# WHAT YOU WILL DO
Print the first line of the material below and each line after it, exactly as written, ending with the line that contains "rings, finish, slit_from=SLEEVE_STATIONS.index(SLIT_START))".
#####
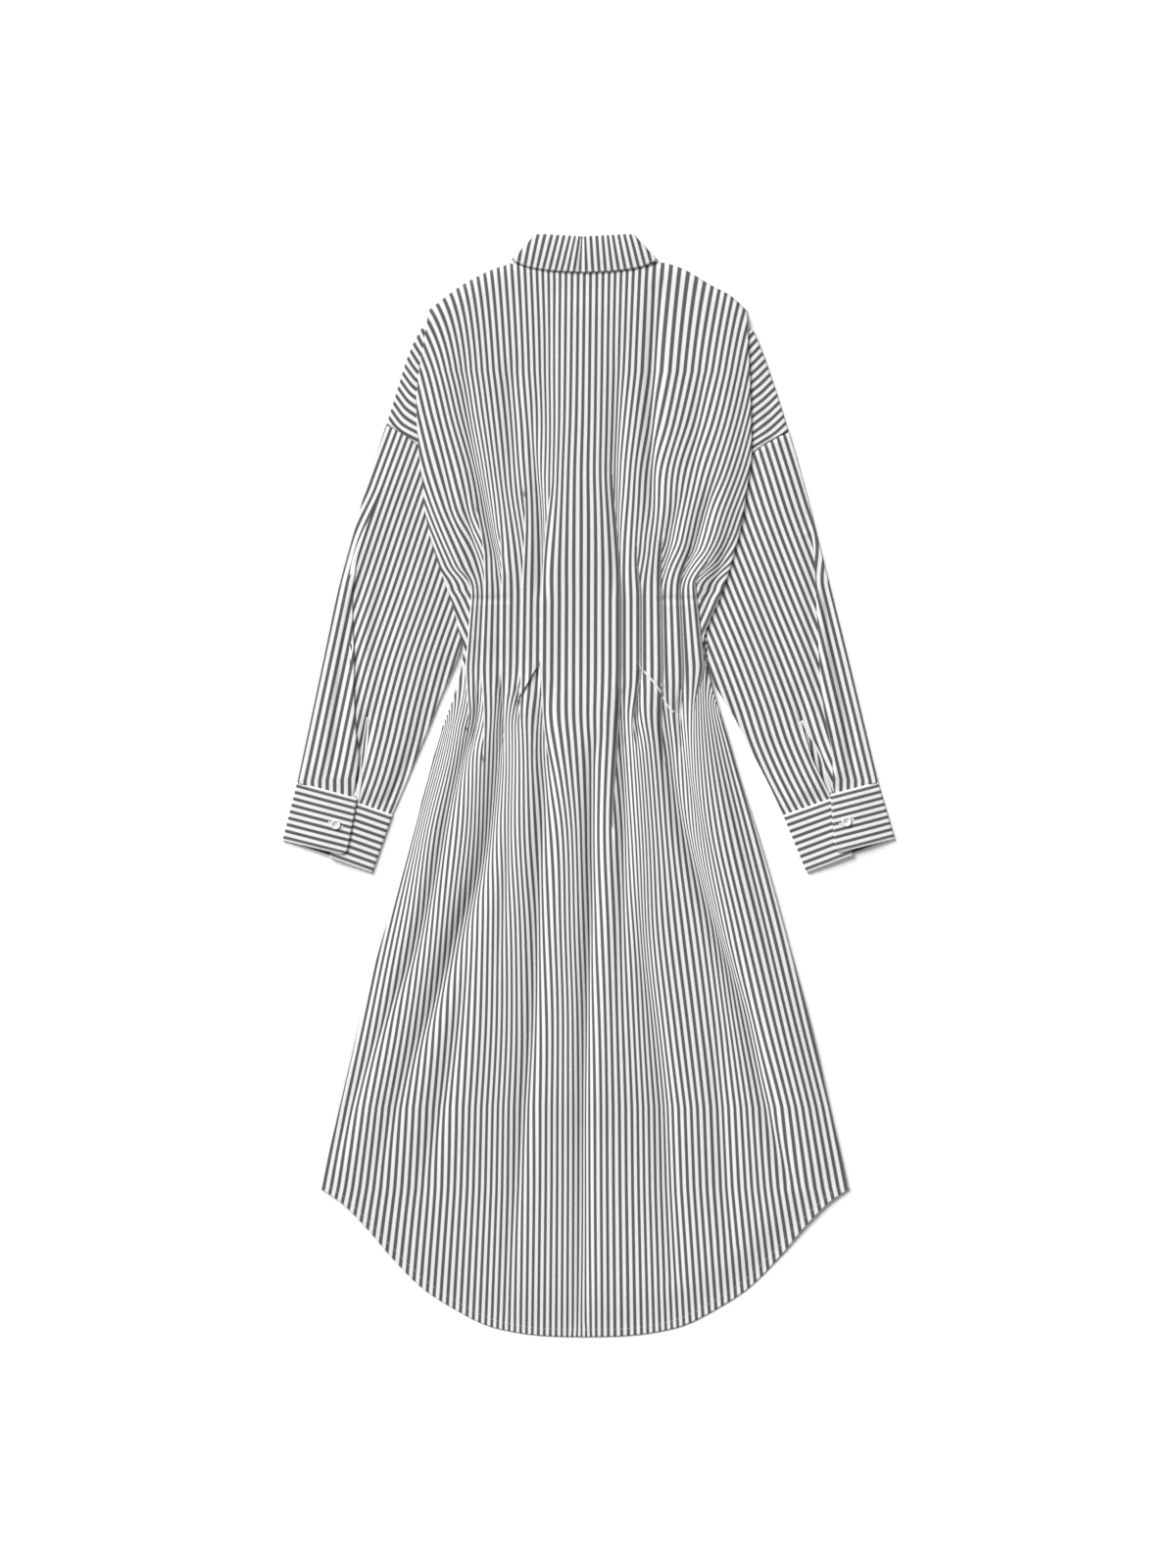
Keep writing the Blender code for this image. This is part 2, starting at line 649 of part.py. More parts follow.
def sleeve(name, rows, slit, folds, finish):
    """A flattened tube from the armhole seam to the cuff, slit above the cuff."""
    rings = []
    for t in SLEEVE_STATIONS:
        bend = edge_share(rows, t)
        across = along(slit, "across", t)
        half_gape = along(slit, "gape", t) / 2 / section_width(rows, t) if t > SLIT_START else 0.0
        skew = up_sleeve(rows, t) * CUFF_SKEW_TOP * smooth((t - 7) / 2)
        ring = []
        for share in spread(across - half_gape, bend, SIDE_POINTS):
            x, y, z = upper_point(rows, t, share, folds)
            shift = skew * share / across
            ring.append((x + shift.x, y + shift.y, z))
        ring += sleeve_bend(rows, t, False, (45, 0, -45))
        ring += [lower_point(rows, t, share) for share in spread(bend, 1 - bend, SIDE_POINTS)]
        ring += sleeve_bend(rows, t, True, (-45, 0, 45))
        for share in spread(1 - bend, across + half_gape, SIDE_POINTS):
            ring.append(upper_point(rows, t, share, folds))
        rings.append(ring)
    return cloth_wall(name, rings, finish, slit_from=SLEEVE_STATIONS.index(SLIT_START))


def shoulder(name, rows, upper, finish):
    """Body cloth beyond the fold: the back's share is the upper layer, the front's the lower."""
    middle = LEFT_SLIT["across"][0]
    angles = (32, 60) if upper else (-32, -60)
    grid = []
    for t in spread(0, 4, 8):
        bend = edge_share(rows, t)
        row = sleeve_bend(rows, t, False, angles)
        if upper:
            shares = spread(bend, middle, SIDE_POINTS) + spread(middle, 1 - bend, SIDE_POINTS)[1:]
            row += [upper_point(rows, t, share, ()) for share in shares + [1.0]]
        else:
            shares = spread(bend, 1 - bend, SIDE_POINTS)
            row += [lower_point(rows, t, share) for share in shares + [1.0]]
        grid.append(row)
    return cloth_wall(name, grid, finish)


# ---- cuffs ------------------------------------------------------------------------------------

CUFF_HOLLOW = 0.6           # space between a cuff's two sides
CUFF_UNDER = CUFF_CLOTH * 1.5 + CUFF_HOLLOW                 # middle of its lapped end's height
CUFF_OVER = CUFF_UNDER + CUFF_CLOTH + SEAM_GAP              # and of its lapping end's
CUFF_ROWS = 5
LAP_SLOPE = 1.25            # how soon the lapping end reaches its height


def cuff_crown(share, down):
    """Rise of the cuff's upper side, most in the middle of its open mouth."""
    return CUFF_PUFF * down * (1 - (2 * share - 1) ** 2)


def cuff_bend(outer, chord, angles, inner):
    low = CUFF_CLOTH / 2
    radius = (CUFF_UNDER - low) / 2
    points = []
    for angle in angles:
        share = (low + radius * (1 - math.cos(math.radians(angle)))) / chord.length
        place = outer + chord * (1 - share if inner else share)
        points.append((place.x, place.y, low + radius * (1 + math.sin(math.radians(angle)))))
    return points


def cuff(name, sizes, finish):
    """A band round the wrist: over the top, round the outer edge, under, and back beneath itself."""
    low = CUFF_CLOTH / 2
    rows = []
    for down in spread(0, 1, CUFF_ROWS):
        outer = Vector(sizes["top_outer"]).lerp(Vector(sizes["bottom_outer"]), down)
        inner = Vector(sizes["top_inner"]).lerp(Vector(sizes["bottom_inner"]), down)
        chord = inner - outer
        up = Vector((-chord.y, chord.x)).normalized()
        up = up if up.y > 0 else -up
        lap = mix(sizes["lap_top"], sizes["lap_bottom"], down)
        skew = mix(CUFF_SKEW_TOP, CUFF_SKEW_BOTTOM, down)
        bend = (low + (CUFF_UNDER - low) / 2) / chord.length
        lapped = lap - CUFF_LAP / chord.length
        row = []
        for share in spread(lap, bend, 8):
            place = outer + chord * share + up * skew * share / lap
            rise = smooth((share - bend) / (lapped - bend) * LAP_SLOPE)
            height = mix(CUFF_UNDER, CUFF_OVER, rise) + cuff_crown(share, down)
            row.append((place.x, place.y, height))
        row += cuff_bend(outer, chord, (45, 0, -45), False)
        for share in spread(bend, 1 - bend, 6):
            place = outer + chord * share
            row.append((place.x, place.y, low))
        row += cuff_bend(outer, chord, (-45, 0, 45), True)
        for share in spread(1 - bend, lapped, 7):
            place = outer + chord * share
            row.append((place.x, place.y, CUFF_UNDER + cuff_crown(share, down)))
        rows.append(row)
    return cloth_wall(name, rows, finish, thickness=CUFF_CLOTH)


def cuff_button_under():
    """Height just clear of a cuff's upper face at its button."""
    return CUFF_OVER + CUFF_CLOTH / 2 + cuff_crown(0.45, 0.65) + SEAM_GAP


# ---- collar -----------------------------------------------------------------------------------

def leaf_rails(t):
    """At a station: the roll line, the direction to the free edge, the leaf's depth,
    the direction of its inner side, and how far it has bent round the neck."""
    roll = Vector((along(LEAF, "roll_x", t), along(LEAF, "roll_y", t), 0.0))
    edge = Vector((along(LEAF, "edge_x", t), along(LEAF, "edge_y", t), 0.0))
    down = (edge - roll).normalized()
    first, last = NECK_BEND
    turned = math.pi * min(max((t - first) / (last - first), 0.0), 1.0)
    to_centre = Vector((-down.y, down.x, 0.0))
    inner = Vector((0, 0, -math.cos(turned))) + to_centre * math.sin(turned)
    middle = Vector((0, 0, NECK_MIDDLE))
    return roll + middle - inner * NECK_BEND_RADIUS, down, (edge - roll).length, inner


def mirrored(point, side):
    return (CENTRE_X - side * point.x, point.y, point.z)


def leaf_section(t, side):
    """Across the leaf: the short return inside the roll, the roll, and out to the free edge."""
    roll, down, depth, inner = leaf_rails(t)
    points = [roll + down * (LEAF_RETURN + CLOTH / 2) + inner * FOLD_RADIUS * 2]
    for angle in ROLL_ANGLES:
        out = ROLL_LENGTH * (1 - math.cos(math.radians(angle)))
        inside = 1 + math.sin(math.radians(angle))
        points.append(roll + down * (out + CLOTH / 2) + inner * FOLD_RADIUS * inside)
    for share in LEAF_SHARES:
        points.append(roll + down * mix(ROLL_LENGTH + CLOTH / 2, depth - CLOTH / 2, share))
    return [mirrored(point, side) for point in points]


def collar_leaf(finish):
    rows = [leaf_section(t, -1) for t in COLLAR_STATIONS]
    rows += [leaf_section(0, 1)]
    rows += [leaf_section(t, 1) for t in COLLAR_STATIONS[::-1]]
    return cloth_wall("collar_leaf", rows, finish)


def stand_section(t, side):
    """Across the stand, from its seam with the leaf down to the neckline seam."""
    roll, down, _, inner = leaf_rails(t)
    upper = roll + down * (LEAF_RETURN + CLOTH / 2 + SEAM_GAP) + inner * FOLD_RADIUS * 2
    seam = Vector((-along(STAND, "reach", t), along(STAND, "seam_y", t), NECK_MIDDLE))
    seam -= inner * (NECK_BEND_RADIUS - 2 * FOLD_RADIUS)
    points = []
    for share in (0.0, 0.5, 1.0):
        x, y, z = mirrored(upper.lerp(seam, share), side)
        over_button = front_under(x, y) + CLOTH / 2
        points.append((x, y, mix(z, max(z, over_button), smooth(t - 4))))
    return points


def stand_end(side):
    """The stand's end past the centre front, level over the collar's button."""
    points = []
    for x, y, _ in stand_section(7, side):
        x -= side * STAND_LAP
        points.append((x, y, front_under(x, y) + CLOTH / 2))
    return points


def collar_stand(finish):
    """The band under the leaf; its left end laps inside its right end at the centre front."""
    rows = [[(x, y, z + CLOTH + SEAM_GAP) for x, y, z in stand_end(-1)]]
    for t in COLLAR_STATIONS:
        raised = (CLOTH + SEAM_GAP) * smooth((t - 5) / 1.2)
        rows.append([(x, y, z + raised) for x, y, z in stand_section(t, -1)])
    rows.append(stand_section(0, 1))
    rows += [stand_section(t, 1) for t in COLLAR_STATIONS[::-1]]
    rows.append(stand_end(1))
    return cloth_wall("collar_stand", rows, finish)


# ---- the dress --------------------------------------------------------------------------------

def clear_scene():
    for old in list(bpy.data.objects):
        bpy.data.objects.remove(old, do_unlink=True)


def build():
    clear_scene()
    cotton = material("striped cotton", (0.56, 0.56, 0.56), 0.85)
    pearl = material("pearl button", (0.90, 0.89, 0.86), 0.3)

    back_panel(cotton)
    front_panel("front_left", -1, cotton)
    front_panel("front_right", 1, cotton)
    shoulder("back_shoulder_left", LEFT_SHOULDER, True, cotton)
    shoulder("back_shoulder_right", RIGHT_SHOULDER, True, cotton)
    shoulder("front_shoulder_left", LEFT_SHOULDER, False, cotton)
    shoulder("front_shoulder_right", RIGHT_SHOULDER, False, cotton)
    sleeve("sleeve_left", LEFT_SLEEVE, LEFT_SLIT, SLEEVE_FOLDS_LEFT, cotton)
    sleeve("sleeve_right", RIGHT_SLEEVE, RIGHT_SLIT, SLEEVE_FOLDS_RIGHT, cotton)
    cuff("cuff_left", LEFT_CUFF, cotton)
    cuff("cuff_right", RIGHT_CUFF, cotton)
    collar_leaf(cotton)
    collar_stand(cotton)

    for name, sizes in (("cuff_button_left", LEFT_CUFF), ("cuff_button_right", RIGHT_CUFF)):
        button(name, sizes["button"], cuff_button_under(), pearl)
    for number, y in enumerate(button_heights()):
        button(f"front_button_{number:02d}", (CENTRE_X, y), 0.0, pearl)


build()
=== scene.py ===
# A striped cotton shirt dress laid flat on its front, seen from above.
# Plan sizes are in millimetres, as for a pattern, and the meshes are in metres.

import math

import bmesh
import bpy
import numpy as np
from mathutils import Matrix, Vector
from mathutils.bvhtree import BVHTree


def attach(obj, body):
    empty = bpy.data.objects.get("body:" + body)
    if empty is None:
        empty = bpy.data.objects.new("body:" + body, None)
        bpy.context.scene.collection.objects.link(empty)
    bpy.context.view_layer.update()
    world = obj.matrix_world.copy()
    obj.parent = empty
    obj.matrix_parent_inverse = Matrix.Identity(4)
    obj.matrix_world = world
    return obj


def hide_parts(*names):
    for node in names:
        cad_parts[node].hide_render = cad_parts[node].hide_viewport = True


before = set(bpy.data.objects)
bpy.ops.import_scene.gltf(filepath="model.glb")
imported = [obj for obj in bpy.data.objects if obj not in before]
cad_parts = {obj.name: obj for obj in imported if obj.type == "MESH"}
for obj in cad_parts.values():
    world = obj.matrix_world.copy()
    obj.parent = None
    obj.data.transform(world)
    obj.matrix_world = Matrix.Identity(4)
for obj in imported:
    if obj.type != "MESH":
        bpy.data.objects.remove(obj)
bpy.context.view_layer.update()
mm = 0.001

cloth = dict(
    thickness=0.36,        # shirting
    band=0.7,              # cuffs and collar: doubled and interlined
    repeat=8.2,            # one light and one dark stripe
    weld=0.004,            # points this close become one
)
centreX = -4.5             # middle of the collar and of the buttoned front


def smooth(value):
    value = np.clip(value, 0.0, 1.0)
    return value * value * (3.0 - 2.0 * value)


def mix(a, b, share):
    return a + (b - a) * share


def table(names, *rows):
    return dict(zip(names.split(), np.array(rows, dtype=float).T))


def throughPoints(knots, values, at):
    # a smooth curve through the points that never overshoots them
    knots, values = np.asarray(knots, float), np.asarray(values, float)
    if knots[0] > knots[-1]:
        knots, values = knots[::-1], values[::-1]
    if len(knots) == 2:
        return np.interp(at, knots, values)
    steps = np.diff(values) / np.diff(knots)
    slopes = np.gradient(values, knots)
    slopes[1:-1][steps[1:] * steps[:-1] <= 0] = 0.0
    limit = 2.6 * np.minimum(np.abs(steps[1:]), np.abs(steps[:-1]))
    slopes[1:-1] = np.clip(slopes[1:-1], -limit, limit)
    at = np.clip(np.asarray(at, float), knots[0], knots[-1])
    cell = np.clip(np.searchsorted(knots, at, side="right") - 1, 0, len(knots) - 2)
    span = knots[cell + 1] - knots[cell]
    u = (at - knots[cell]) / span
    return (values[cell] * (2 * u**3 - 3 * u**2 + 1) + slopes[cell] * span * (u**3 - 2 * u**2 + u)
            + values[cell + 1] * (3 * u**2 - 2 * u**3) + slopes[cell + 1] * span * (u**3 - u**2))


def read(rows, name, at):
    # a column of a table, by its first column
    return throughPoints(next(iter(rows.values())), rows[name], at)


def lengthsAlong(line):
    # how far each point of a line lies along it
    return np.concatenate([[0], np.cumsum(np.linalg.norm(np.diff(line, axis=0), axis=1))])


def addObject(name, data, material=None):
    if material:
        data.materials.append(material)
    made = bpy.data.objects.new(name, data)
    bpy.context.scene.collection.objects.link(made)
    return made


def addShape(name, shape, material):
    bmesh.ops.recalc_face_normals(shape, faces=shape.faces)
    for face in shape.faces:
        face.smooth = True
    mesh = bpy.data.meshes.new(name)
    shape.to_mesh(mesh)
    shape.free()
    return addObject(name, mesh, material)


def handOver(piece, slot, *nodes):
    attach(piece, "root")
    if nodes:
        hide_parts(*nodes)
    return piece


def makeSheet(name, node, blocks, thickness=cloth["thickness"]):
    # each block is a grid of points with its stripe number, and its length along the stripe
    # where that isn't y; blocks that share an edge are welded there
    shape = bmesh.new()
    uvLayer = shape.loops.layers.uv.new("cloth")
    for points, across, *along in blocks:
        along = along[0] if along else points[:, :, 1]
        rows, columns = points.shape[:2]
        verts = [[shape.verts.new(Vector(point) * mm) for point in row] for row in points]
        for i in range(rows - 1):
            for j in range(columns - 1):
                corners = ((i, j), (i, j + 1), (i + 1, j + 1), (i + 1, j))
                face = shape.faces.new([verts[r][c] for r, c in corners])
                for loop, corner in zip(face.loops, corners):
                    loop[uvLayer].uv = (across[corner], along[corner] / cloth["repeat"])
    bmesh.ops.remove_doubles(shape, verts=shape.verts, dist=cloth["weld"] * mm)
    bmesh.ops.dissolve_degenerate(shape, edges=shape.edges, dist=cloth["weld"] * mm)
    piece = addShape(name, shape, stripes)
    wall = piece.modifiers.new("thickness", "SOLIDIFY")
    wall.thickness = thickness * mm
    wall.offset = 0.0
    wall.use_even_offset = False
    handOver(piece, "striped_cotton", node)
    return piece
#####
# ANSWER BELOW
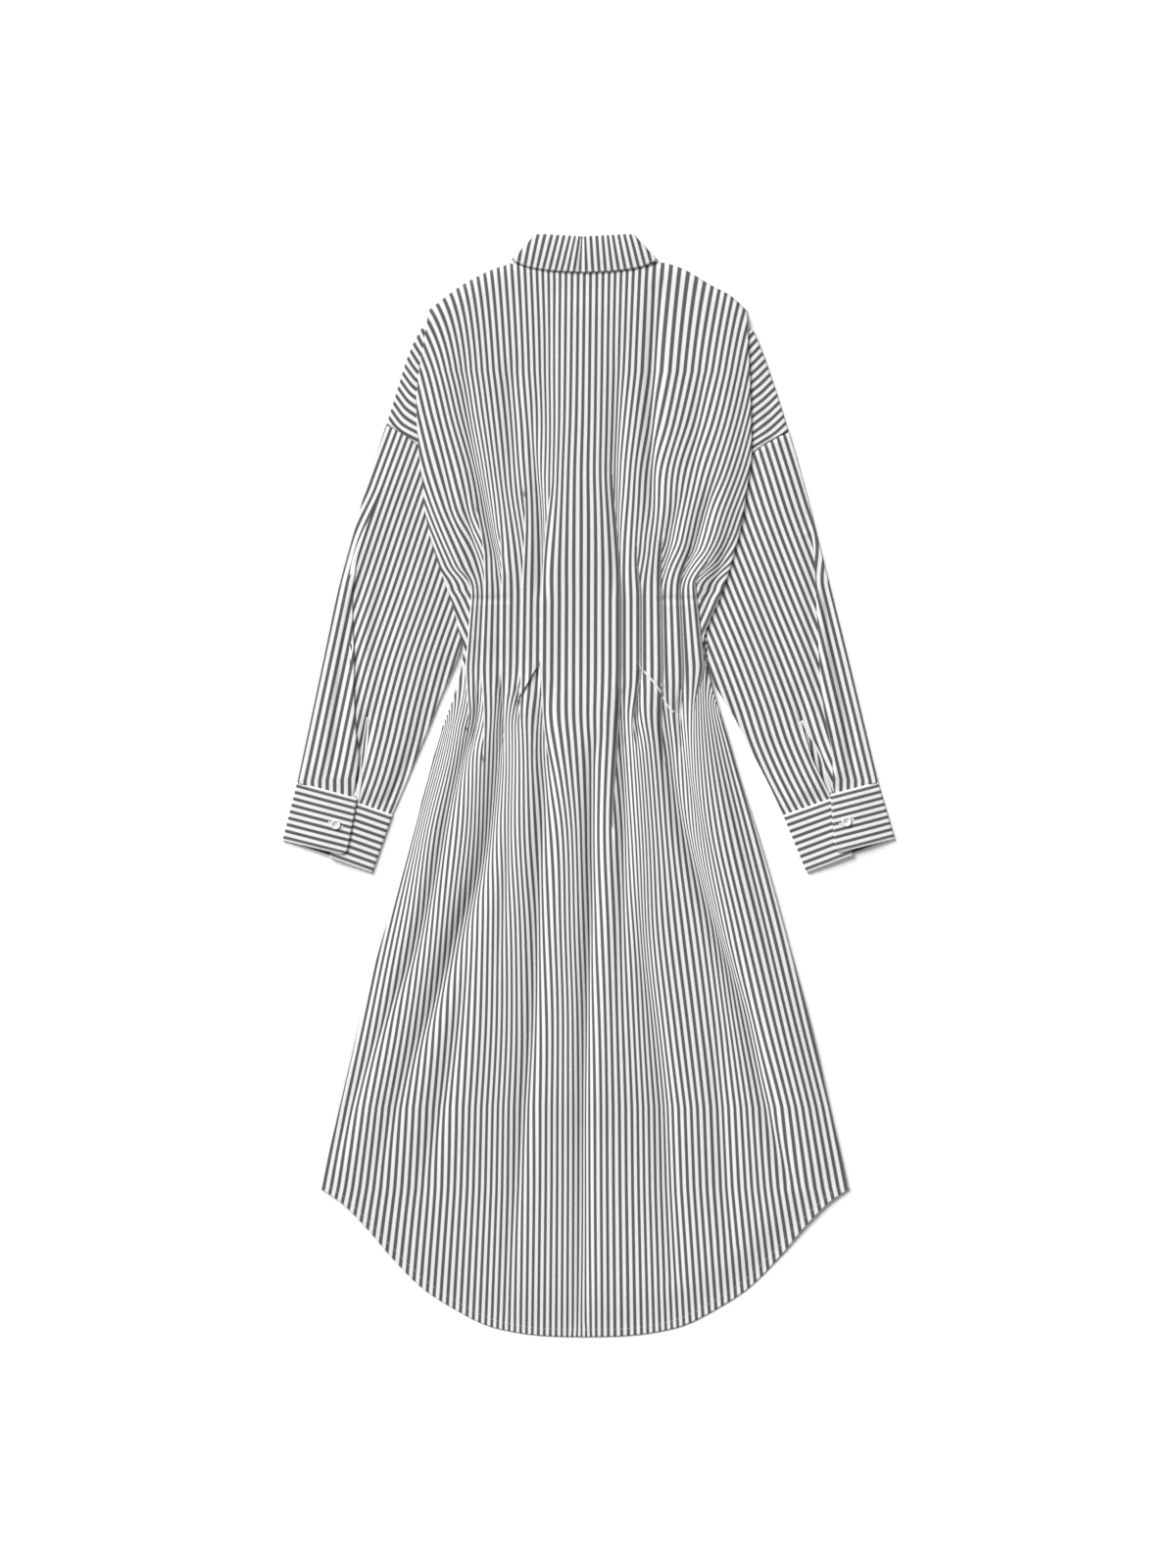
Keep writing the Blender code for this image. This is part 2, starting at line 649 of part.py. More parts follow.
def sleeve(name, rows, slit, folds, finish):
    """A flattened tube from the armhole seam to the cuff, slit above the cuff."""
    rings = []
    for t in SLEEVE_STATIONS:
        bend = edge_share(rows, t)
        across = along(slit, "across", t)
        half_gape = along(slit, "gape", t) / 2 / section_width(rows, t) if t > SLIT_START else 0.0
        skew = up_sleeve(rows, t) * CUFF_SKEW_TOP * smooth((t - 7) / 2)
        ring = []
        for share in spread(across - half_gape, bend, SIDE_POINTS):
            x, y, z = upper_point(rows, t, share, folds)
            shift = skew * share / across
            ring.append((x + shift.x, y + shift.y, z))
        ring += sleeve_bend(rows, t, False, (45, 0, -45))
        ring += [lower_point(rows, t, share) for share in spread(bend, 1 - bend, SIDE_POINTS)]
        ring += sleeve_bend(rows, t, True, (-45, 0, 45))
        for share in spread(1 - bend, across + half_gape, SIDE_POINTS):
            ring.append(upper_point(rows, t, share, folds))
        rings.append(ring)
    return cloth_wall(name, rings, finish, slit_from=SLEEVE_STATIONS.index(SLIT_START))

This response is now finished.